Моя (не) родная - стр. 46
– Разве нам с тобой вдвоём плохо?
– Не плохо, – маленький лоб под моими пальцами нахмурился.
Мирон опять заёрзал, а потом и вовсе отстранился. Щелчок – и в комнате стало светлее. Стоящая на полу лампа походила на уличный фонарь, и в её свете лицо сына казалось особенно взрослым. Я повернулась к Мирону.
– Не плохо, мам, – сын снова пододвинулся. – Но с папой было бы лучше. Особенно с таким, как… – он вдруг замялся. – Мам, дядя Данил прикольный. Знаешь, как круто он водит?
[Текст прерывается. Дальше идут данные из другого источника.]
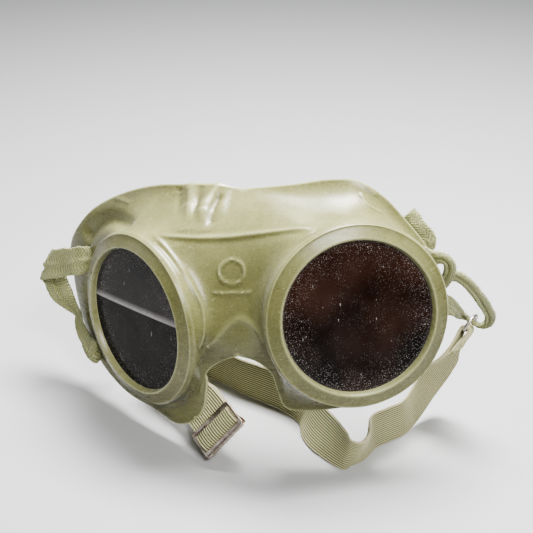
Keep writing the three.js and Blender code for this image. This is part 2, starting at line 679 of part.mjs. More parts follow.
// Bars of stitching: the band, how far along it, which face, length along the band and across it.
const BRIDLE_TACKS = {
  right_tab_stitching: [RIGHT_BRIDLE, 0.03, -1, 1.4, 8],
  right_lower_stitching: [RIGHT_BRIDLE, 0.98, 1, 1.4, 8],
  left_upper_stitching: [LEFT_BRIDLE, 0.25, 1, 1.4, 8],
  left_lower_stitching: [LEFT_BRIDLE, 0.76, 1, 1.2, 5],
};
const HEADBAND_TACKS = {
  ring_end_stitching: [HEADBAND, 0.012, 1, 1.6, 6],
  hook_end_stitching: [HEADBAND, 0.99, -1, 1.6, 6],
};

const goggles = new THREE.Group();
goggles.rotation.set(-radians(LEAN_BACK_DEG), -radians(RIGHT_SIDE_UP_DEG), 0, "YXZ");
goggles.position.set(0, 0, STAND_LIFT);
goggles.add(part("rubber_mask", rubberMask(), rubber()));
goggles.add(part("right_lens", lens(1), glass()));
goggles.add(part("left_lens", lens(-1), glass()));
goggles.add(part("right_bridle_tape", band(RIGHT_BRIDLE, BAND_STEPS_EACH), tape()));
goggles.add(part("left_bridle_tape", band(LEFT_BRIDLE, BAND_STEPS_EACH), tape()));
for (const [name, tack] of Object.entries(BRIDLE_TACKS)) {
  goggles.add(part(name, barTack(...tack), thread()));
}

const object = new THREE.Group();
object.position.set(...CENTRE_SHIFT);
object.add(goggles);
const hookPoints = HOOK_PATH.map((p) => onFitting(HOOK_END, ...p));
object.add(part("elastic_headband", band(HEADBAND, BAND_STEPS_EACH), elastic()));
for (const [name, tack] of Object.entries(HEADBAND_TACKS)) {
  object.add(part(name, barTack(...tack), thread()));
}
object.add(part("slider_frame", sliderFrame(), steel()));
object.add(part("slider_bar", sliderBar(), steel()));
object.add(part("wire_ring", ringWire(), steel()));
object.add(part("wire_hook", wire(hookPoints, WIRE_RADIUS, HOOK_STEPS), steel()));

export default object;
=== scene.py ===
"""Looks of the welding goggles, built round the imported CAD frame. Lengths are millimetres until
they are handed to a mesh, which is in metres."""

import math

import bmesh
import bpy
import numpy as np
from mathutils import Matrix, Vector


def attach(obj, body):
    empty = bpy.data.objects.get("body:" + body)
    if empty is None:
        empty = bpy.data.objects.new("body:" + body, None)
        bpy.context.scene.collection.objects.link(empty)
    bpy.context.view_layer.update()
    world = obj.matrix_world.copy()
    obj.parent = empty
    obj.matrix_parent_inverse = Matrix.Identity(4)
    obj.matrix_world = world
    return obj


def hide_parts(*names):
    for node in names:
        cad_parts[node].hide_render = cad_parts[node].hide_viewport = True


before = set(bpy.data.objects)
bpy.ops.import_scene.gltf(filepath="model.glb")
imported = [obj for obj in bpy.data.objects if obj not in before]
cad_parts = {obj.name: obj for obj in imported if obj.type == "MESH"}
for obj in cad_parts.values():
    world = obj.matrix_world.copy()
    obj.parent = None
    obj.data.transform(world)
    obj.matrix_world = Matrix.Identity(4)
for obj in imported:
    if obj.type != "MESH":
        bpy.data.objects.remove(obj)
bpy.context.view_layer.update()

MM = 0.001
SEED = 7

# ---- Dimensions shared with the CAD ----
PUPIL_HALF = 45.9
WRAP = math.radians(30.5)
STAND_LIFT = 57
LEAN_BACK = math.radians(12.23)
RIGHT_SIDE_UP = math.radians(10.18)
CENTRE_SHIFT = np.array([4.76, -11.72, 0.33])
GLASS_RADIUS = 31.2
GLASS_THICK = 2.6
GLASS_FRONT = -0.9
TAPE_WIDTH = 11
TAPE_THICK = 1.4
ELASTIC_WIDTH = 17.5
ELASTIC_THICK = 1.1
GATHERED_WIDTH = 6.4
RIBS = 17
WIRE_RADIUS = 0.7


# ---- Points and curves ----
def unit(v):
    return v / np.linalg.norm(v, axis=-1, keepdims=True)


def smooth(low, high, x):
    t = np.clip((np.asarray(x, float) - low) / (high - low), 0, 1)
    return t * t * (3 - 2 * t)


def turn_x(a):
    return np.array([[1, 0, 0], [0, math.cos(a), -math.sin(a)], [0, math.sin(a), math.cos(a)]])


def turn_y(a):
    return np.array([[math.cos(a), 0, math.sin(a)], [0, 1, 0], [-math.sin(a), 0, math.cos(a)]])


def turn_z(a):
    return np.array([[math.cos(a), -math.sin(a), 0], [math.sin(a), math.cos(a), 0], [0, 0, 1]])


GOGGLES_TURN = turn_y(-RIGHT_SIDE_UP) @ turn_x(-LEAN_BACK)


def from_goggles(points):
    """Points in the frame of the eyepieces, put in the row frame."""
    return np.asarray(points) @ GOGGLES_TURN.T + CENTRE_SHIFT + [0, 0, STAND_LIFT]


def from_table(points):
    return np.asarray(points) + CENTRE_SHIFT


def catmull(points, u):
    """Point and tangent of the smooth curve through the points, at u counted in points."""
    points = np.asarray(points, float)
    ends = 2 * points[0] - points[1], 2 * points[-1] - points[-2]
    p = np.vstack([ends[:1], points, ends[1:]])
    k = np.minimum(u.astype(int), len(points) - 2)
    t = (u - k)[:, None]
    p0, p1, p2, p3 = (p[k + n] for n in range(4))
    d0, d1, d2 = (
        np.sqrt(np.linalg.norm(b - a, axis=1, keepdims=True))
        for a, b in ((p0, p1), (p1, p2), (p2, p3))
    )
    d1 = np.where(d1 < 1e-4, 1, d1)
    d0 = np.where(d0 < 1e-4, d1, d0)
    d2 = np.where(d2 < 1e-4, d1, d2)
    m1 = ((p1 - p0) / d0 - (p2 - p0) / (d0 + d1) + (p2 - p1) / d1) * d1
    m2 = ((p2 - p1) / d1 - (p3 - p1) / (d1 + d2) + (p3 - p2) / d2) * d1
    c2 = 3 * (p2 - p1) - 2 * m1 - m2
    c3 = 2 * (p1 - p2) + m1 + m2
    return p1 + m1 * t + c2 * t**2 + c3 * t**3, m1 + 2 * c2 * t + 3 * c3 * t**2


def spaced(points, step):
    """Values of u that sample the curve through the points about every step."""
    u = np.linspace(0, len(points) - 1, 40 * len(points))
    p, _ = catmull(points, u)
    length = np.concatenate([[0], np.cumsum(np.linalg.norm(np.diff(p, axis=0), axis=1))])
    count = max(3, int(length[-1] / step) + 1)
    return np.interp(np.linspace(0, length[-1], count), length, u)


def through(points, step):
    return catmull(points, spaced(points, step))[0]


def table(text):
    """Rows of numbers, with a semicolon between rows."""
    return [[float(number) for number in row.split()] for row in text.split(";")]


def stations(width, thick, rows):
    """A band's rows: middle point, direction across, width, thickness. A row may leave out the last
    one or two, which are then the band's own."""
    return [[*row, *(width, thick)[len(row) - 6 :]] for row in rows]


# ---- Meshes ----
def linked(name, data):
    made = bpy.data.objects.new(name, data)
    bpy.context.scene.collection.objects.link(made)
    return made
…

Я грустно улыбнулась. Да, что-что, а это я знала. А ещё знала, как жарко он целует после выигранного заезда, как прёт от него уверенностью и как уважают его соперники. Уважают и боятся. И каким мерзавцем может быть Данил, я, увы, тоже знала.
– Могу себе представить.
Только я хотела выключить свет, Мирон уселся в постели. Опустил голову и горестно вздохнул. Этот его вздох заставил моё сердце сжаться. Я дала своему сыну всё, что могла: дом, любовь, заботу. Игрушки, лакомства, путешествия, развлечения – у него было всё, пусть и не в бесконечном изобилии, но было. Ради его счастья, радостных улыбок, я готова была работать день и ночь. Но одного я не могла: купить ему папу.
– Давай, когда мы поедем все вместе на картодром, не будем говорить никому, что Данил не мой папа? – неуверенно спросил Мирон. – А, мам?
И опять выстрел в сердце.
– Хочешь, сходим завтра куда-нибудь с дядей Игорем? – предложила я, не ответив.
Мирон приуныл. Без энтузиазма дёрнул плечами и посмотрел из-под густых ресниц.
– Дядя Игорь хороший, но с ним совсем не так. Давай с дядей Данилом, мам. Ещё дядя Данил сказал, что в следующий раз…
– Кстати, насчёт следующего раза и дяди Данила, – остановив сына взмахом руки, сказала я строго, – разве я не говорила тебе, что уходить с кем-то без моего разрешения нельзя? Тем более, с чужими.
– Он не чужой. И ты разрешила. Оливия тебе звонила, и ты разрешила.
И как с ним можно было разговаривать?! На каждое моё слово у него находилось десять, подкрепленных неопровержимыми аргументами. И это в его шесть. Что будет лет через десять, я боялась даже представить.
– Ты прекрасно понял, что я имею в виду. Никогда не уходи ни с кем, пока я не разрешу, Мирон. Никогда. Ты меня услышал?
Сын нехотя кивнул. Я снова потянулась к светильнику и на этот раз всё-таки выключила его. Но только свет потух, рядом опять послышался голос сына:
– Но с Дядей Данилом ты ведь разрешила. Значит, с ним можно?
Застонав, я повалилась на спину. Мирон подполз, коленка его ткнулась мне в ребро. Маленький засранец! Весь в своего папашу! Зарычав, я схватила сына за руку и повалила на постель. Пальцами прошлась по его рёбрам, пощекотала подмышкой. Мирон смеялся, пытаясь увернуться. Отмахивался, но я не прекращала.
– Решил с другого края зайти, – я провела пальцами по его животу. Затем поймала за ногу и дотронулась до стопы.
– Не-е-ет, – взвизгнул сын, вырываясь. – Я… Я не решил! Ма-а-ам!
– С дядей Данилом ему… – сделав вид, что кусаю его за руку, я зарычала снова: – Ты что, меня не слышал?
– Слышал, – засмеялся он. – Ма-а-ам, перестань! Ну ма-а-ам!
От нашей возни подушка слетела на пол, одеяло сбилось. Всё-таки вырвавшись, Мирон изобразил дикого зверя и сделал попытку пощекотать меня, но я поймала его и крепко прижала к себе. Обняла так сильно, как только могла, чтобы не сделать больно, и поцеловала в волосы. Погладила плечи. Он шумно дышал, а сердце его билось гулко и часто под моей ладонью.